[STATED GOAL] Write out the whole listing exactly as it stands.

[GIVEN DATA]
+===+
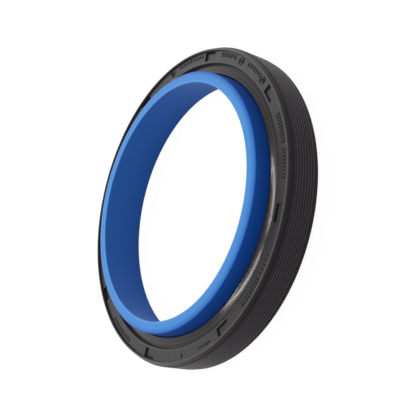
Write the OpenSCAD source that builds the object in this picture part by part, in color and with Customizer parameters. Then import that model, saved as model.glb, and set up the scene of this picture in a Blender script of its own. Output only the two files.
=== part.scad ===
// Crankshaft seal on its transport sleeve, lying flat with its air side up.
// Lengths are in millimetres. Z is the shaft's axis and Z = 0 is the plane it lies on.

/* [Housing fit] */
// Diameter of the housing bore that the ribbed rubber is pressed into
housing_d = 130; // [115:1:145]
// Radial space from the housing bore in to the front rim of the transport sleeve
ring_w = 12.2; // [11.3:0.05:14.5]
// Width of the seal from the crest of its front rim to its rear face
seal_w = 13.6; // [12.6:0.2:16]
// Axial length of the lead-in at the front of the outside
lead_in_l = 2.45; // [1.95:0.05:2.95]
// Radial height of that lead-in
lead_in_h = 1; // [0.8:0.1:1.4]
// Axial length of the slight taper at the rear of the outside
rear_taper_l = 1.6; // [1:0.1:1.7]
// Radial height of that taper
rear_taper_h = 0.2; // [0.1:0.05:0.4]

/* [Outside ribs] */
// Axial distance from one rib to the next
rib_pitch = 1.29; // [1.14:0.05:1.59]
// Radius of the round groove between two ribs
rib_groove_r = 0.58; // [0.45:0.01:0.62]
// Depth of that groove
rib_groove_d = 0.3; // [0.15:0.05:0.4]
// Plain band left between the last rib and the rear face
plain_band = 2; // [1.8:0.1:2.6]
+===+
[THE SOLUTION]
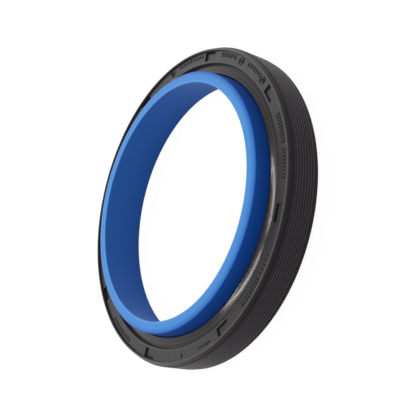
Write the OpenSCAD source that builds the object in this picture part by part, in color and with Customizer parameters. Then import that model, saved as model.glb, and set up the scene of this picture in a Blender script of its own. Output only the two files.
=== part.scad ===
// Crankshaft seal on its transport sleeve, lying flat with its air side up.
// Lengths are in millimetres. Z is the shaft's axis and Z = 0 is the plane it lies on.

/* [Housing fit] */
// Diameter of the housing bore that the ribbed rubber is pressed into
housing_d = 130; // [115:1:145]
// Radial space from the housing bore in to the front rim of the transport sleeve
ring_w = 12.2; // [11.3:0.05:14.5]
// Width of the seal from the crest of its front rim to its rear face
seal_w = 13.6; // [12.6:0.2:16]
// Axial length of the lead-in at the front of the outside
lead_in_l = 2.45; // [1.95:0.05:2.95]
// Radial height of that lead-in
lead_in_h = 1; // [0.8:0.1:1.4]
// Axial length of the slight taper at the rear of the outside
rear_taper_l = 1.6; // [1:0.1:1.7]
// Radial height of that taper
rear_taper_h = 0.2; // [0.1:0.05:0.4]

/* [Outside ribs] */
// Axial distance from one rib to the next
rib_pitch = 1.29; // [1.14:0.05:1.59]
// Radius of the round groove between two ribs
rib_groove_r = 0.58; // [0.45:0.01:0.62]
// Depth of that groove
rib_groove_d = 0.3; // [0.15:0.05:0.4]
// Plain band left between the last rib and the rear face
plain_band = 2; // [1.8:0.1:2.6]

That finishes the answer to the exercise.